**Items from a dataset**
[start]
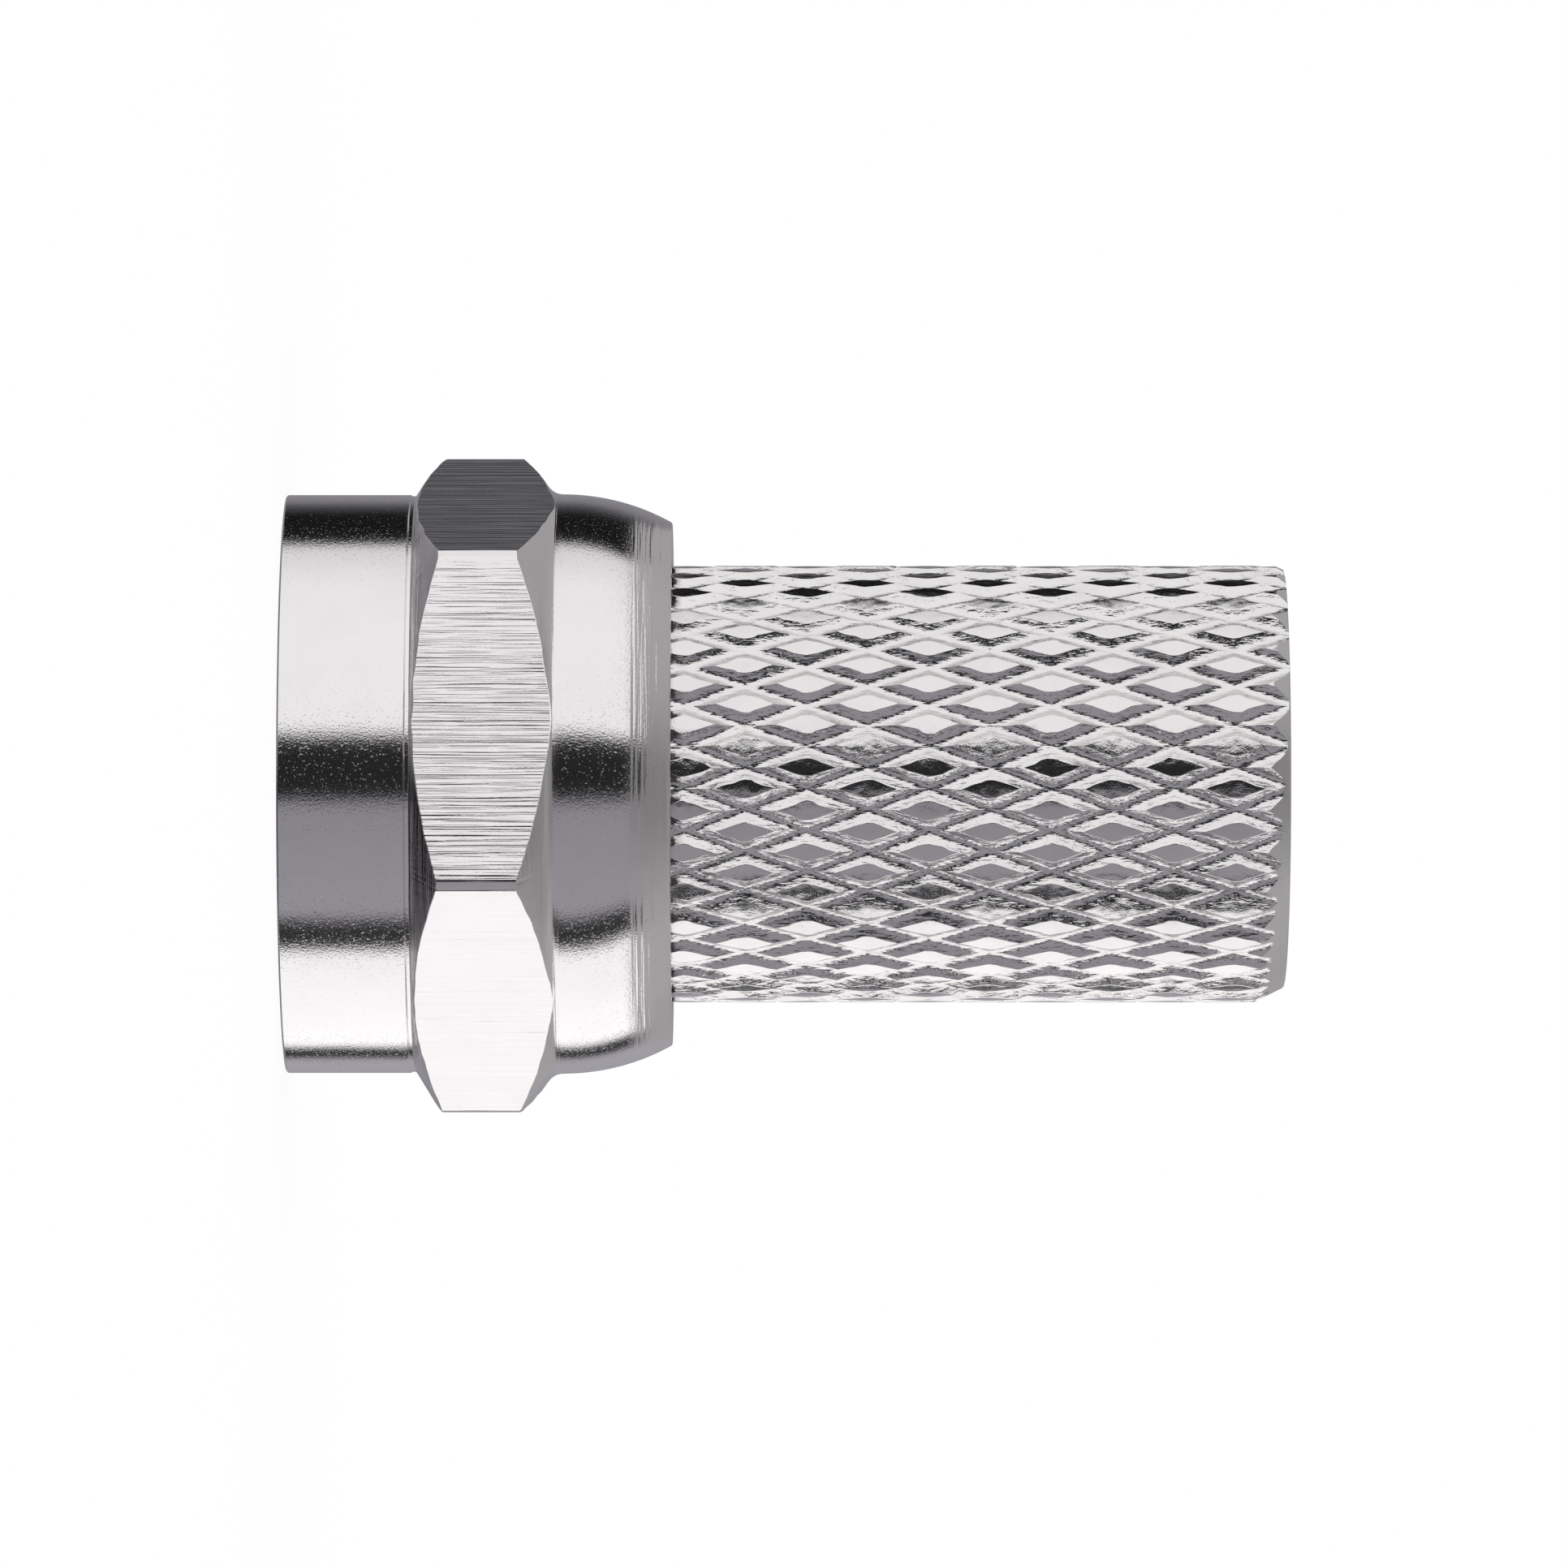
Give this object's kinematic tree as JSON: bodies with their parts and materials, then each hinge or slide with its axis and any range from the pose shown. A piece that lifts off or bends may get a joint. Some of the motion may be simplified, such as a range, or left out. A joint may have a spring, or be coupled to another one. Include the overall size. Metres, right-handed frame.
{
  "type": "twist-on coaxial f connector plug",
  "caption": "Twist-on coaxial plug: a hexagonal coupling nut with a round skirt and rolled collar turns freely on a tubular body with a diamond-knurled sleeve.",
  "frame": {"origin": "centre of the nut's front face, on the axis, at the plane that the plug stands on", "axes": "+Z along the axis from the nut's mouth to the cable end; one flat of the hexagon faces -Y"},
  "size_m": [0.0126, 0.011, 0.0188],
  "materials": {
    "nut_nickel": "bright nickel plating over turned hexagonal bar, fine grain",
    "body_nickel": "bright nickel plating over a rolled diamond knurl"
  },
  "bodies": {
    "connector_body": {"connector_body": "body_nickel"},
    "coupling_nut": {"coupling_nut": "nut_nickel"}
  },
  "joints": [
    {"name": "nut_spin", "type": "hinge", "parent": "connector_body", "child": "coupling_nut", "pos_m": [0, 0, 0.0055], "axis": [0, 0, 1], "continuous": true}
  ]
}
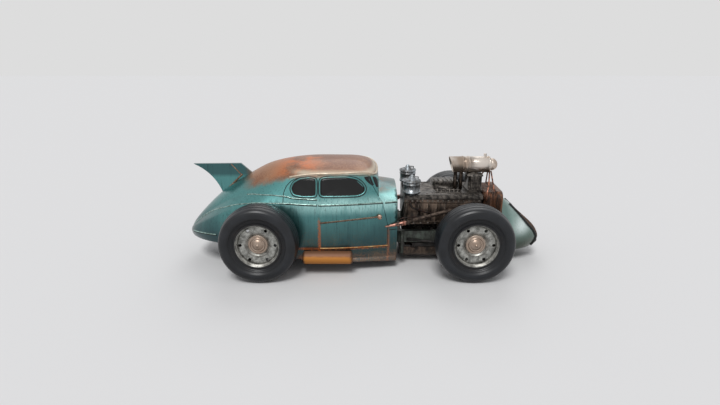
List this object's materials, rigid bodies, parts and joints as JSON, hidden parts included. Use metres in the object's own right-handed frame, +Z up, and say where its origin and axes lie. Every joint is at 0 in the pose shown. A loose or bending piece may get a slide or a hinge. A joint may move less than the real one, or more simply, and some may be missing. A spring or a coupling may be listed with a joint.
{
  "type": "fastback hot rod car",
  "caption": "Streamlined chopped fastback hot rod with tail fin, open engine, wide balloon tyres, rear-hinged doors and working steering.",
  "frame": {"origin": "on the ground in the centre plane, midway between tail and nose", "axes": "+X towards the nose, +Y to the car's left side, +Z up"},
  "size_m": [4.108, 1.7508, 1.2259],
  "materials": {
    "black": "satin",
    "blue_grey": "worn",
    "brown_steel": "oxidised",
    "copper": "dull copper",
    "dark_iron": "oily",
    "glass": "dark tinted",
    "grey_green": "worn",
    "leather": "worn",
    "rust": "rusted paint",
    "steel": "weathered",
    "teal": "weathered metallic",
    "tyre": "satin"
  },
  "bodies": {
    "root": {"front_axle": "dark_iron", "rear_axle": "dark_iron", "front_frame": "grey_green", "rear_frame": "grey_green", "roof_panel": "rust", "cowl_panel": "teal", "quarter_left": "teal", "quarter_right": "teal", "tail_shell": "teal", "cabin_floor": "black", "seat_cushion": "leather", "seat_back": "leather", "dashboard": "black", "steering_column": "black", "quarter_glass": "glass", "windscreen": "glass", "tail_fin": "teal", "mufflers": "rust", "engine_block": "dark_iron", "engine_top": "dark_iron", "engine_sides": "brown_steel", "blower": "dark_iron", "induction_tube": "steel", "tube_legs": "brown_steel", "canisters": "blue_grey", "radiator": "brown_steel", "nose_shell": "teal", "grille_rim": "black", "grille_bars": "brown_steel", "belly_pan": "brown_steel", "braces": "brown_steel", "radius_rods": "black", "side_pipes": "dark_iron", "fuel_tank": "dark_iron", "engine_lines": "copper"},
    "door_left": {"door_left": "teal", "door_glass_left": "glass", "spear_left": "copper"},
    "door_right": {"door_right": "teal", "door_glass_right": "glass", "spear_right": "copper"},
    "knuckle_left": {"knuckle_left": "dark_iron"},
    "knuckle_right": {"knuckle_right": "dark_iron"},
    "tie_rod": {"tie_rod": "black"},
    "steering_wheel": {"steering_wheel": "black"},
    "wheel_front_left": {"tyre_front_left": "tyre", "wheel_front_left": "steel"},
    "wheel_front_right": {"tyre_front_right": "tyre", "wheel_front_right": "steel"},
    "wheel_rear_left": {"tyre_rear_left": "tyre", "wheel_rear_left": "steel"},
    "wheel_rear_right": {"tyre_rear_right": "tyre", "wheel_rear_right": "steel"}
  },
  "joints": [
    {"name": "door_left_swing", "type": "hinge", "parent": "root", "child": "door_left", "pos_m": [-0.512, 0.604, 0.6], "axis": [0, 0, 1], "range_deg": [0, 65]},
    {"name": "door_right_swing", "type": "hinge", "parent": "root", "child": "door_right", "pos_m": [-0.512, -0.604, 0.6], "axis": [0, 0, -1], "range_deg": [0, 65]},
    {"name": "steer_left", "type": "hinge", "parent": "root", "child": "knuckle_left", "pos_m": [1.152, 0.5945, 0.42], "axis": [0, 0, 1], "range_deg": [-20, 20]},
    {"name": "steer_right", "type": "hinge", "parent": "root", "child": "knuckle_right", "pos_m": [1.152, -0.5945, 0.42], "axis": [0, 0, 1], "range_deg": [-20, 20]},
    {"name": "tie_rod_slide", "type": "slide", "parent": "root", "child": "tie_rod", "axis": [0, 1, 0], "range_m": [-0.06, 0.06]},
    {"name": "steering_wheel_turn", "type": "hinge", "parent": "root", "child": "steering_wheel", "pos_m": [-0.13, 0.24, 0.8], "axis": [-0.8829, 0, 0.4695], "range_deg": [-240, 240]},
    {"name": "spin_front_left", "type": "hinge", "parent": "knuckle_left", "child": "wheel_front_left", "pos_m": [1.152, 0.7265, 0.42], "axis": [0, 1, 0], "continuous": true},
    {"name": "spin_front_right", "type": "hinge", "parent": "knuckle_right", "child": "wheel_front_right", "pos_m": [1.152, -0.7265, 0.42], "axis": [0, 1, 0], "continuous": true},
    {"name": "spin_rear_left", "type": "hinge", "parent": "root", "child": "wheel_rear_left", "pos_m": [-1.127, 0.7265, 0.42], "axis": [0, 1, 0], "continuous": true},
    {"name": "spin_rear_right", "type": "hinge", "parent": "root", "child": "wheel_rear_right", "pos_m": [-1.127, -0.7265, 0.42], "axis": [0, 1, 0], "continuous": true}
  ],
  "couplings": [
    {"joint": "steer_right", "follows": "steer_left", "ratio": 1},
    {"joint": "tie_rod_slide", "follows": "steer_left", "m_per_rad": -0.1682},
    {"joint": "steering_wheel_turn", "follows": "steer_left", "ratio": 12}
  ]
}
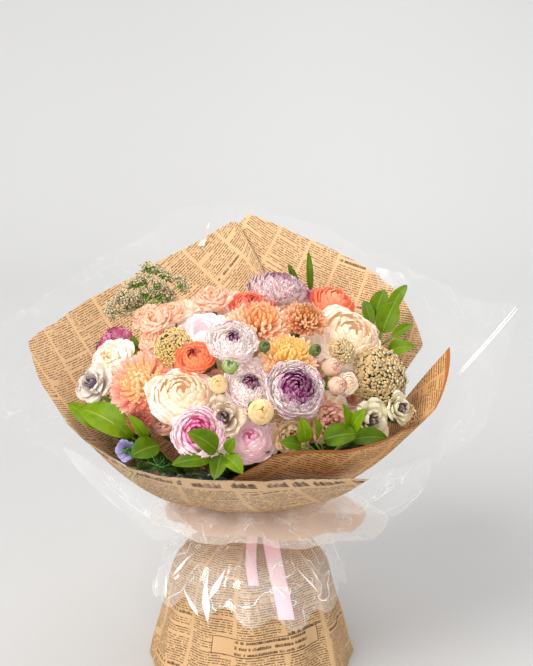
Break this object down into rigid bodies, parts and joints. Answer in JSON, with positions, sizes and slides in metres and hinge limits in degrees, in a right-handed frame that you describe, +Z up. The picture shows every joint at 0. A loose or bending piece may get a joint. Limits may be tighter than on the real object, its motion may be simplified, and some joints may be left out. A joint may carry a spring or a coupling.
{
  "type": "mixed flower bouquet",
  "caption": "Hand-tied mixed flower bouquet in printed kraft paper and clear film with a pink satin ribbon, standing on its flared paper skirt.",
  "frame": {"origin": "on the surface the paper skirt stands on, under the middle of the bouquet's outline seen from above", "axes": "+X to the bouquet's right as its front is looked at, +Y to its back, +Z up along the tied stems"},
  "size_m": [0.5656, 0.4706, 0.4762],
  "materials": {
    "leaf_green": "satin",
    "needle_green": "matte",
    "spray_green": "matte",
    "stem": "matte",
    "twine": "matte",
    "printed_kraft": "matte",
    "plain_kraft": "matte",
    "clear_film": "clear gloss",
    "pink_satin": "satin",
    "petal_picotee": "matte",
    "petal_pink": "matte",
    "petal_cream": "matte",
    "bud_green": "matte",
    "petal_coral": "matte",
    "petal_peach": "matte",
    "petal_bronze": "matte",
    "petal_salmon": "matte",
    "petal_white": "matte",
    "petal_blush": "matte",
    "petal_magenta": "matte",
    "petal_lilac": "matte",
    "cluster_cream": "matte"
  },
  "bodies": {
    "root": {"ranunculus_picotee_top": "petal_picotee", "ranunculus_picotee_mid": "petal_picotee", "ranunculus_picotee_big": "petal_picotee", "ranunculus_picotee_low": "petal_picotee", "ranunculus_pink": "petal_pink", "ranunculus_pink_half_open": "petal_pink", "ranunculus_cream_bud": "petal_cream", "ranunculus_green_bud": "bud_green", "ranunculus_blush_bud": "petal_cream", "garden_rose_cream_left": "petal_cream", "garden_rose_cream_right": "petal_cream", "ranunculus_coral_right": "petal_coral", "ranunculus_coral_back": "petal_coral", "chrysanthemum_peach": "petal_peach", "chrysanthemum_bronze": "petal_bronze", "chrysanthemum_yellow": "petal_peach", "chrysanthemum_salmon": "petal_salmon", "chrysanthemum_small": "petal_bronze", "ranunculus_orange": "petal_coral", "ranunculus_blush_white": "petal_white", "carnation_peach": "petal_blush", "carnation_magenta_left": "petal_magenta", "carnation_magenta_back": "petal_magenta", "lisianthus_cream_left": "petal_cream", "anemone_white_left": "petal_white", "anemone_lilac": "petal_lilac", "anemone_grey": "petal_lilac", "rice_flower_right": "cluster_cream", "rice_flower_inner": "cluster_cream", "rice_flower_low": "cluster_cream", "rice_flower_yellow": "cluster_cream", "anemone_white_right": "petal_white", "alstroemeria_cream": "petal_cream", "lisianthus_dusty": "petal_blush", "lisianthus_beige": "petal_blush", "stock_peach": "petal_blush", "spray_rose_blush": "petal_blush", "scabiosa_pods": "bud_green", "spray_rose_back": "petal_cream", "spray_chrysanthemum_back": "petal_peach", "lisianthus_spray_inner": "petal_blush", "ruscus_left": "leaf_green", "ruscus_front": "leaf_green", "ruscus_low_right": "leaf_green", "ruscus_high_right": "leaf_green", "ruscus_back": "leaf_green", "ruscus_back_left": "leaf_green", "needle_green_front": "needle_green", "open_spray_green": "spray_green", "stem_bundle": "stem", "twine": "twine", "collar_back_left": "printed_kraft", "collar_back_right": "printed_kraft", "collar_front_right": "printed_kraft", "collar_front_left": "printed_kraft", "paper_skirt": "printed_kraft", "paper_flounce": "plain_kraft", "clear_film": "clear_film", "ribbon": "pink_satin"}
  },
  "joints": []
}
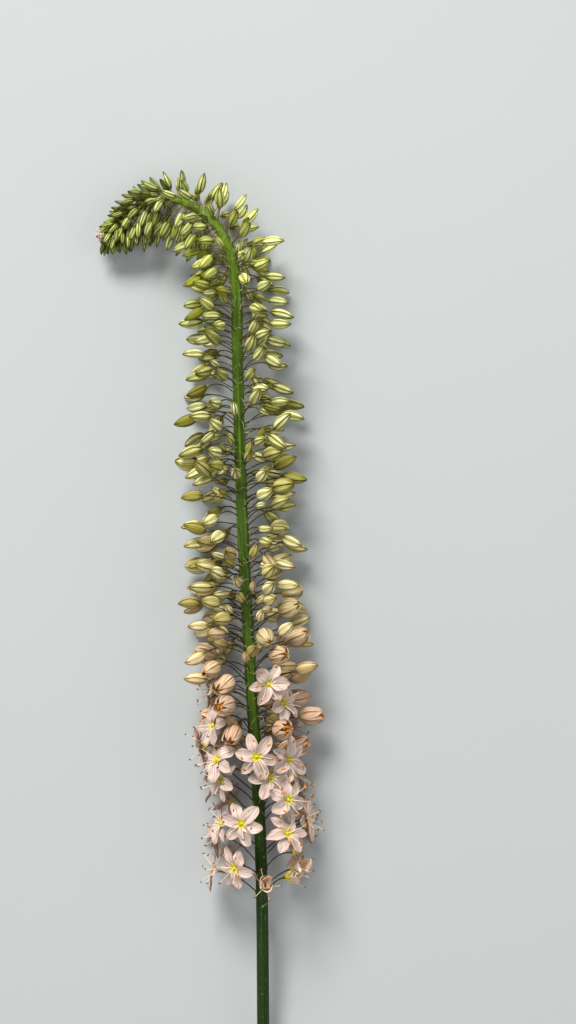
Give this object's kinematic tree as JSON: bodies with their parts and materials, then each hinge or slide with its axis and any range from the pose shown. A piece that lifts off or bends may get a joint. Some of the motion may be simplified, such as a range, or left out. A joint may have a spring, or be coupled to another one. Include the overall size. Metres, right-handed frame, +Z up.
[end]
**Job**
Gather each line that holds "JSON".

**Solution to the problem**
Give this object's kinematic tree as JSON: bodies with their parts and materials, then each hinge or slide with its axis and any range from the pose shown. A piece that lifts off or bends may get a joint. Some of the motion may be simplified, such as a range, or left out. A joint may have a spring, or be coupled to another one. Include the overall size. Metres, right-handed frame.
List this object's materials, rigid bodies, parts and joints as JSON, hidden parts included. Use metres in the object's own right-handed frame, +Z up, and say where its origin and axes lie. Every joint is at 0 in the pose shown. A loose or bending piece may get a slide or a hinge. A joint may move less than the real one, or more simply, and some may be missing. A spring or a coupling may be listed with a joint.
Break this object down into rigid bodies, parts and joints. Answer in JSON, with positions, sizes and slides in metres and hinge limits in degrees, in a right-handed frame that you describe, +Z up. The picture shows every joint at 0. A loose or bending piece may get a joint. Limits may be tighter than on the real object, its motion may be simplified, and some joints may be left out. A joint may carry a spring or a coupling.
Give this object's kinematic tree as JSON: bodies with their parts and materials, then each hinge or slide with its axis and any range from the pose shown. A piece that lifts off or bends may get a joint. Some of the motion may be simplified, such as a range, or left out. A joint may have a spring, or be coupled to another one. Include the overall size. Metres, right-handed frame, +Z up.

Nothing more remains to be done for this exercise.